Al mismo tiempo, esa alianza sacramental suscribe el programa y los deberes que los esposos asumen para toda la vida. ¿Cómo es y cómo debe ser, el amor que los une en la presencia de Dios? El verdadero amor no existe si no es fiel. Y no puede existir, si no es honesto. Tampoco se da, si no hay de por medio un compromiso pleno que dure hasta la muerte. Sólo un matrimonio indisoluble será apoyo firme y duradero para la comunidad familiar, que se basa precisamente en el matrimonio.
El amor, que procede de Dios Padre es “escudo poderoso y apoyo seguro” (Si 34, 16); porque “el amor conyugal auténtico es asumido por el amor divino y se rige y se enriquece por la virtud redentora de Cristo y la acción salvífica de la Iglesia, a fin de conducir eficazmente a los esposos hacia Dios y ayudarlos y fortalecerlos en la sublime misión de la paternidad” (Gaudium et spes, 48).
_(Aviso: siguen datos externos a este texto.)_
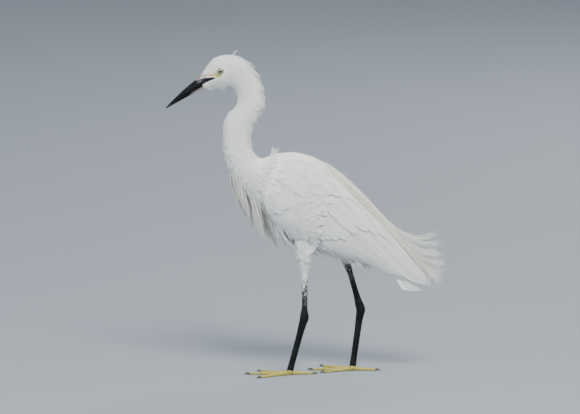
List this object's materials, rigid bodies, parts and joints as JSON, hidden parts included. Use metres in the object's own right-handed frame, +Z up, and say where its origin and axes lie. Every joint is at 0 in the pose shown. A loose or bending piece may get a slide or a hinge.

Gracias a ese apoyo seguro encontramos múltiples aspectos positivos en la situación de las familias, sin embargo, no faltan signos de preocupante degradación. “En la base de estos fenómenos negativos está muchas veces una corrupción de la idea de la libertad, concebida no como la capacidad de realizar la verdad del proyecto de Dios, sino como una fuerza autónoma de autoafirmación en orden al propio bienestar egoísta” (Familiaris consortio, 6).
¡Qué gran misión la de la familia! No lo olvidéis nunca: “¡El futuro de la humanidad se fragua en la familia!” (Familiaris Consortio, 86). Quiero pediros, en nombre de Dios, un empeño particular: que toméis con sumo interés la realidad del matrimonio y de la familia; porque “el matrimonio no es efecto de la casualidad; es una sabia institución del Creador para realizar en la humanidad su designio de amor” (Humanae vitae, 8).
Hasta aquí sus palabras amigas que resuenan desde la eternidad hacia lo más profundo de nuestro corazón. “¡El futuro de la humanidad se fragua en la familia!” Nos encomendamos a tu intercesión querido papa santo y nos encontramos la semana que viene para dialogar en la fe contigo: san Juan Pablo II. ¡Bendiciones!